-- start of Collected data --

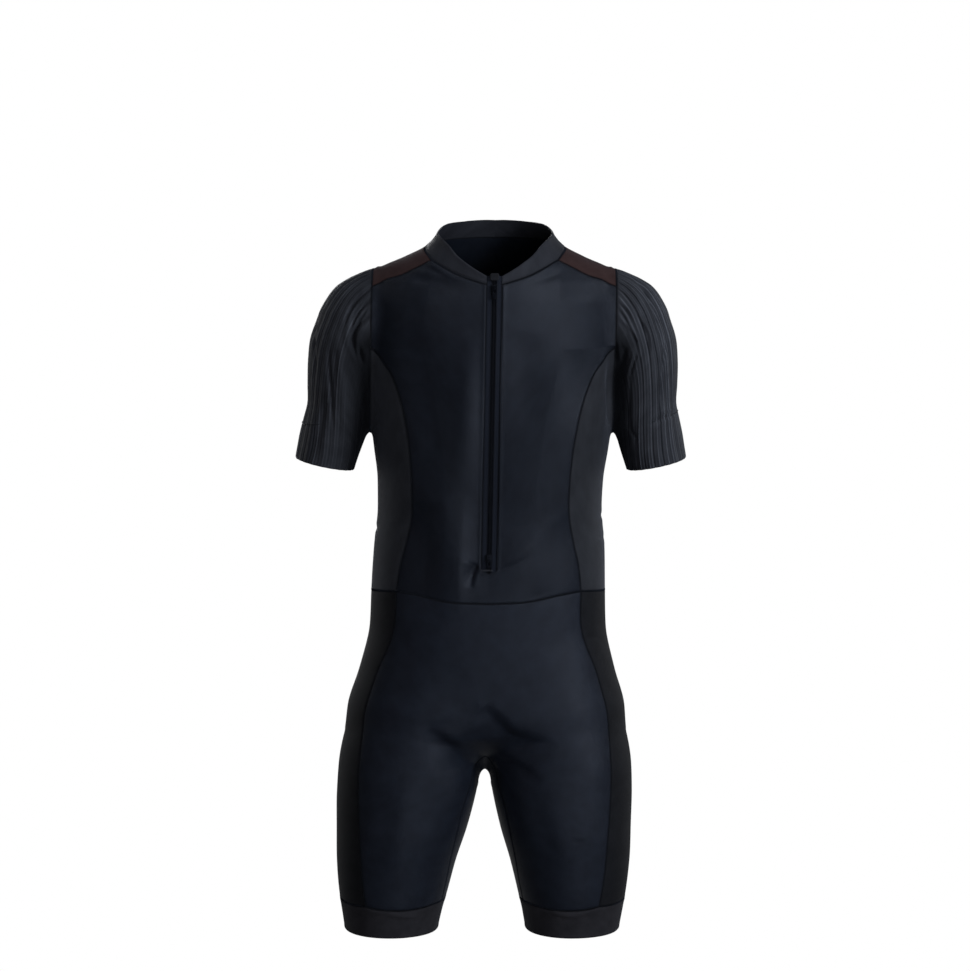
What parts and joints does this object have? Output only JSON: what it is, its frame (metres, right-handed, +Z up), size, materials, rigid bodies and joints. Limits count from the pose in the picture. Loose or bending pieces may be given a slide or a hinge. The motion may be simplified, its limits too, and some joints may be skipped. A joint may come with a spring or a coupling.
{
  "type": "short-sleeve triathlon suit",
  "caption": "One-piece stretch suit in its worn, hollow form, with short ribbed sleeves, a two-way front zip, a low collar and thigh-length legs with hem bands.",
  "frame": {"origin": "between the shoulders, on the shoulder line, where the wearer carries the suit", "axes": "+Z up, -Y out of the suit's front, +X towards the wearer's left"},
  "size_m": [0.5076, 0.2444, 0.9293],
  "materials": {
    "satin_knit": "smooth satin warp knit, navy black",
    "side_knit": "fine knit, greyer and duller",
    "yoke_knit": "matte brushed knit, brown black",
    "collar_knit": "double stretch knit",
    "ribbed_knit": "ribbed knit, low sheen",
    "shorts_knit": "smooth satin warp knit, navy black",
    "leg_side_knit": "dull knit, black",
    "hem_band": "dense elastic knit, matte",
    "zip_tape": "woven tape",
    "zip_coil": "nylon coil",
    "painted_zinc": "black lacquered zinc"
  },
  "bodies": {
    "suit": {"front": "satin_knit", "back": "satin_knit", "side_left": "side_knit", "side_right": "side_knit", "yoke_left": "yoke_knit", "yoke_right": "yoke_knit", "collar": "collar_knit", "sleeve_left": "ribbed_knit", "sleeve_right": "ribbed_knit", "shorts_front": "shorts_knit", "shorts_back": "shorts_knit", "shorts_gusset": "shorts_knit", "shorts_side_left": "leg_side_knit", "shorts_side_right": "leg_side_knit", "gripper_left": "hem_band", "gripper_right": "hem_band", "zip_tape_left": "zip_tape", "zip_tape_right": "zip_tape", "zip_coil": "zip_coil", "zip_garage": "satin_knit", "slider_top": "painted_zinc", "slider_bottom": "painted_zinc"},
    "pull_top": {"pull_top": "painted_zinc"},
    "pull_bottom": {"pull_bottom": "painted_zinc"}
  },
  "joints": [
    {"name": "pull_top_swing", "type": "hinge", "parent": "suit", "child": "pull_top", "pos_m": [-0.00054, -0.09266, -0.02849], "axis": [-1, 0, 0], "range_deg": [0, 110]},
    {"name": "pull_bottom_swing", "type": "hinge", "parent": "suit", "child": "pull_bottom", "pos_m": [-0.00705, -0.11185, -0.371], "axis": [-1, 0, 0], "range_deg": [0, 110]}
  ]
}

-- end of Collected data --

[What to produce]
Output all of the material exactly as written.

[Problem solution]
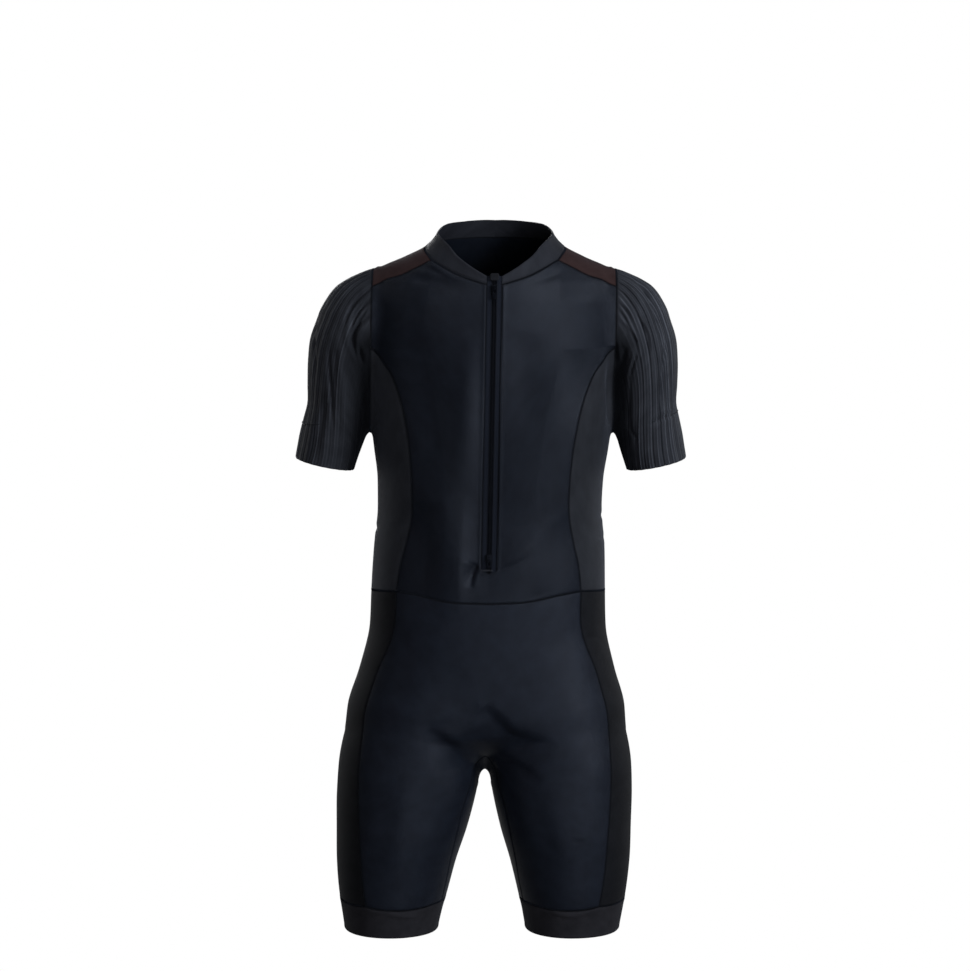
What parts and joints does this object have? Output only JSON: what it is, its frame (metres, right-handed, +Z up), size, materials, rigid bodies and joints. Limits count from the pose in the picture. Loose or bending pieces may be given a slide or a hinge. The motion may be simplified, its limits too, and some joints may be skipped. A joint may come with a spring or a coupling.
{
  "type": "short-sleeve triathlon suit",
  "caption": "One-piece stretch suit in its worn, hollow form, with short ribbed sleeves, a two-way front zip, a low collar and thigh-length legs with hem bands.",
  "frame": {"origin": "between the shoulders, on the shoulder line, where the wearer carries the suit", "axes": "+Z up, -Y out of the suit's front, +X towards the wearer's left"},
  "size_m": [0.5076, 0.2444, 0.9293],
  "materials": {
    "satin_knit": "smooth satin warp knit, navy black",
    "side_knit": "fine knit, greyer and duller",
    "yoke_knit": "matte brushed knit, brown black",
    "collar_knit": "double stretch knit",
    "ribbed_knit": "ribbed knit, low sheen",
    "shorts_knit": "smooth satin warp knit, navy black",
    "leg_side_knit": "dull knit, black",
    "hem_band": "dense elastic knit, matte",
    "zip_tape": "woven tape",
    "zip_coil": "nylon coil",
    "painted_zinc": "black lacquered zinc"
  },
  "bodies": {
    "suit": {"front": "satin_knit", "back": "satin_knit", "side_left": "side_knit", "side_right": "side_knit", "yoke_left": "yoke_knit", "yoke_right": "yoke_knit", "collar": "collar_knit", "sleeve_left": "ribbed_knit", "sleeve_right": "ribbed_knit", "shorts_front": "shorts_knit", "shorts_back": "shorts_knit", "shorts_gusset": "shorts_knit", "shorts_side_left": "leg_side_knit", "shorts_side_right": "leg_side_knit", "gripper_left": "hem_band", "gripper_right": "hem_band", "zip_tape_left": "zip_tape", "zip_tape_right": "zip_tape", "zip_coil": "zip_coil", "zip_garage": "satin_knit", "slider_top": "painted_zinc", "slider_bottom": "painted_zinc"},
    "pull_top": {"pull_top": "painted_zinc"},
    "pull_bottom": {"pull_bottom": "painted_zinc"}
  },
  "joints": [
    {"name": "pull_top_swing", "type": "hinge", "parent": "suit", "child": "pull_top", "pos_m": [-0.00054, -0.09266, -0.02849], "axis": [-1, 0, 0], "range_deg": [0, 110]},
    {"name": "pull_bottom_swing", "type": "hinge", "parent": "suit", "child": "pull_bottom", "pos_m": [-0.00705, -0.11185, -0.371], "axis": [-1, 0, 0], "range_deg": [0, 110]}
  ]
}